The looming July jobs report is poised to shake up stalled negotiations between the White House and Democrats over another coronavirus stimulus bill as Republicans threaten to walk away from the table.
The national employment report from the Labor Department on Friday morning is projected to show a sharp slowdown after two months of strong job gains. Expectations range from a gain of roughly 1 million jobs to a loss of several thousand following the 8 million added during May and June.
An unexpectedly positive report could buy Trump administration officials more time to negotiate, and even give them some leverage, as President Trump attempts to circumvent Congress with executive orders. But a disappointing downturn could spur Trump to strike a quick deal with Democrats to avert deeper economic pain ahead of the November election.

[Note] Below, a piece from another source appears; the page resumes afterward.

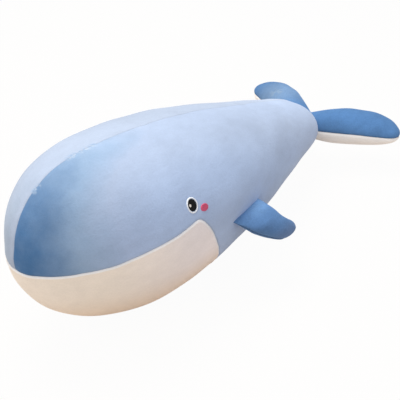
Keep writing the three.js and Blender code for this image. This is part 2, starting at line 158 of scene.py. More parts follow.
# Sewing
SEAM_DEPTH = 0.0014
SEAM_WIDTH = 0.0040
SEAM_SPACING = 0.0005  # between the points that mark a seam
BACK_SEAM_DEPTH = 0.0006
BACK_SEAM_WIDTH = 0.0032
LIP_HEIGHT = 0.0010  # the chin panel's edge stands up beside the mouth seam
LIP_PLACE = 0.0035
LIP_WIDTH = 0.0025
BACK_LIP_SHARE = 1 / 3  # how much of it the back panels' edges have
RIM_SEAM_DEPTH = 0.0014
RIM_SEAM_WIDTH = 0.0026
ALLOWANCE = 0.0045  # how far the cloth is turned in at a seam
FIN_ALLOWANCE = 0.0022
TURN_IN = 0.0003
LUMP_HEIGHT = 0.0005
LUMP_LENGTH = 0.085
FIN_LUMP_HEIGHT = 0.0003
PUCKER_HEIGHT = 0.0004
FIN_PUCKER_HEIGHT = 0.0002
PUCKER_LENGTH = 0.032
PUCKER_REACH = 0.020
TAIL_CALM_SHARES = (0.90, 0.96)  # of the body's length, where this relief fades out
STUFFING_INSET = 0.006
FIBRE_LUMP_HEIGHT = 0.0018
FIBRE_LUMP_LENGTH = 0.040
CONTACT_GAP = 0.0003  # between the tail's end and the fin that is sewn round it
FLOOR_CLEARANCE = 0.0002

# Stuffing, blown up as cloth from a slightly smaller form
CLOTH_FRAMES = 20
CLOTH_PRESSURE = 12
CLOTH_STIFFNESS = 4
BODY_SHRINK = 0.0015
BODY_SWELL_CAP = 0.005
FIN_SHRINK = 0.0008
FIN_SWELL_CAP = 0.0025
PIN_REACH = 0.005  # seams hold the cloth over this distance
RIM_PIN_REACH = 0.002
LEAST_PIN = 0.02
TAIL_PIN_SHARES = (0.84, 0.92)  # of the body's length, where the tail fin comes to hold the cloth
HELD_RINGS = 4

# Embroidered ovals: width and height, turn, cells, and the angle that the stitches lie across
PUPIL = {"size": (0.0168, 0.0208), "turn": math.radians(11.5), "cells": 60, "stitch_angle": 0.3}
GLINT = {"size": (0.0040, 0.0050), "turn": 0, "cells": 20, "stitch_angle": 1.2}
BLUSH = {"size": (0.0168, 0.0128), "turn": math.radians(-13), "cells": 44, "stitch_angle": 0.8}
EYE_RIM = 0.0028
RIM_FULLNESS = 3  # 2 is a half round rim
GLINT_SHIFT = 0.0010
BLUSH_RISE = 0.0010

# Embroidery thread
THREAD_HEIGHT = 0.0013
THREAD_ROOT = 0.0010  # the stitches start this far under the pile
THREAD_PITCH = 0.0009
THREAD_RIDGE = 0.00013
THREAD_EDGE_SHARE = 0.16  # of the oval's half width, where the stitches roll over
POINTS_PER_STITCH = 4

# Blue plush colours
SIDE_BLUE = (0.415, 0.525, 0.745)
# Greyer blue on the top: painted sheen where the pile is seen at a grazing angle
CREST_SHEEN_BLUE = (0.400, 0.480, 0.640)
# Painted shade where the nap lies down on the forehead: a middle step, then the darkest front
MID_NAP_SHADE_BLUE = (0.285, 0.400, 0.570)
BRUSHED_NAP_SHADE_BLUE = (0.062, 0.164, 0.345)
RIGHT_BLUE = (0.400, 0.465, 0.590)
# Whitish forehead of the right panel: painted sheen of nap seen at a grazing angle
PALE_SHEEN_BLUE = (0.365, 0.435, 0.550)
TUFT_WHITE = (0.500, 0.570, 0.670)
FLIPPER_BLUE = (0.105, 0.215, 0.430)
FLIPPER_TIP_BLUE = (0.150, 0.238, 0.430)
# Painted highlight on the flipper's upper side beside its root
FLIPPER_SHINE = (0.200, 0.375, 0.660)
FLUKE_BLUE = (0.088, 0.205, 0.425)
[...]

“The month of July could be seen as a month of weakness before a series of starts and stops,” wrote Troy Lukta, an economist at investment bank Natixis CIB, in a Thursday research note.
“Either way, more stimulus is needed to engineer the smoothest possible recovery.”
The July jobs report is likely to cap off another week of limited progress in negotiations over a follow-up to the record $2.2 trillion CARES Act signed by Trump in late March. That measure provided a $600 boost to weekly unemployment benefits, stimulus checks to most U.S. households, a moratorium on foreclosures and evictions and hundreds of billions in emergency loans to businesses.
Economists widely credit the CARES Act for keeping the economy from plunging into a deeper recession, which began in February. The legislation also helped clear the way for roughly 8 million of the 21 million workers who lost their jobs to come back to work.
Four months later, those measures have either expired or washed out of the economy with no replacement, despite ample time to strike a bipartisan agreement. More than 30 million Americans on unemployment insurance are now bracing for a steep decline in income, and more than 20 million are facing the possibility of eviction without quick support from the federal government.
“Many millions of American families are either out of work or lost a lot of hours and income through no fault of their own because of the pandemic and the out of control virus,” said Aaron Sojourner, a senior economist on the White House Council of Economic Advisers from 2016 to 2017.
“They still have to pay the bills and they still have to eat and they still have to take care of their families and we all have an interest in that happening.”
Even with the financial peril facing much of the country, coupled with economic warning signs that have been flashing for months, Democrats and Republicans have failed to agree on the specifics for a broad coronavirus-relief package, though they both agree legislation is needed.
Republicans are aiming for a measure closer to $1 trillion that includes a smaller boost to unemployment benefits, while Democrats have pitched a more than $3 trillion bill that would extend much of the CARES Act. House Democrats passed their proposal in May.
“There is a desire on the part of both the Democrats and the Republicans, at least most of the Republicans, not every single one, that we get to an outcome because the economy does need an additional boost until we get the vaccine,” said Senate Majority Leader Mitch McConnell (R-Ky.) in a CNBC interview Thursday, insisting a deal could come together “in the near future.”
But Trump and his top negotiators have shown dwindling patience with Senate Minority Leader Charles Schumer (D-N.Y.) and Speaker Nancy Pelosi (D-Calif.). The president warned Thursday that if there’s no deal on Friday, he would seek to sidestep Congress and provide relief through executive action.
Whether a breakthrough happens before Trump goes it alone could hinge on the jobs numbers released Friday morning. If nothing else, it will give Trump and lawmakers a clearer view into a labor market clouded at times by differing takes from a range of data sources.
“The uncertainty around tomorrow's numbers is very, very high, and I think that is itself a sign of what's going on in the labor market,” said Nick Bunker, economic research director for North America at the Indeed Hiring Lab.
The ADP National Employment Report released Wednesday showed a gain of 167,000 workers to private payrolls in July, far less than the 2.4 million added in June. But that was still substantially better than the nearly 4 to 6 million job losses implied by the Census Bureau’s weekly Household Pulse Survey.
“We're getting lots of conflicting signals, it's unclear which one to trust the most, and it's a quickly moving economic and public health situation,” Bunker said.
He also warned that the July jobs report will show a relatively outdated picture of a labor market wracked by rising coronavirus cases, which curb consumer spending and damage the economy even when states don’t impose restrictions.
The government surveys for the monthly jobs report occur during the week containing the 12th day of the month. So in this case, about three weeks before the report is released.
“This is critical data for charting the path of the recovery and potentially figuring out what stage of the overall recovery or economic cycle we're in right now,” Bunker said, “but it is not fully indicative of where the economy is.”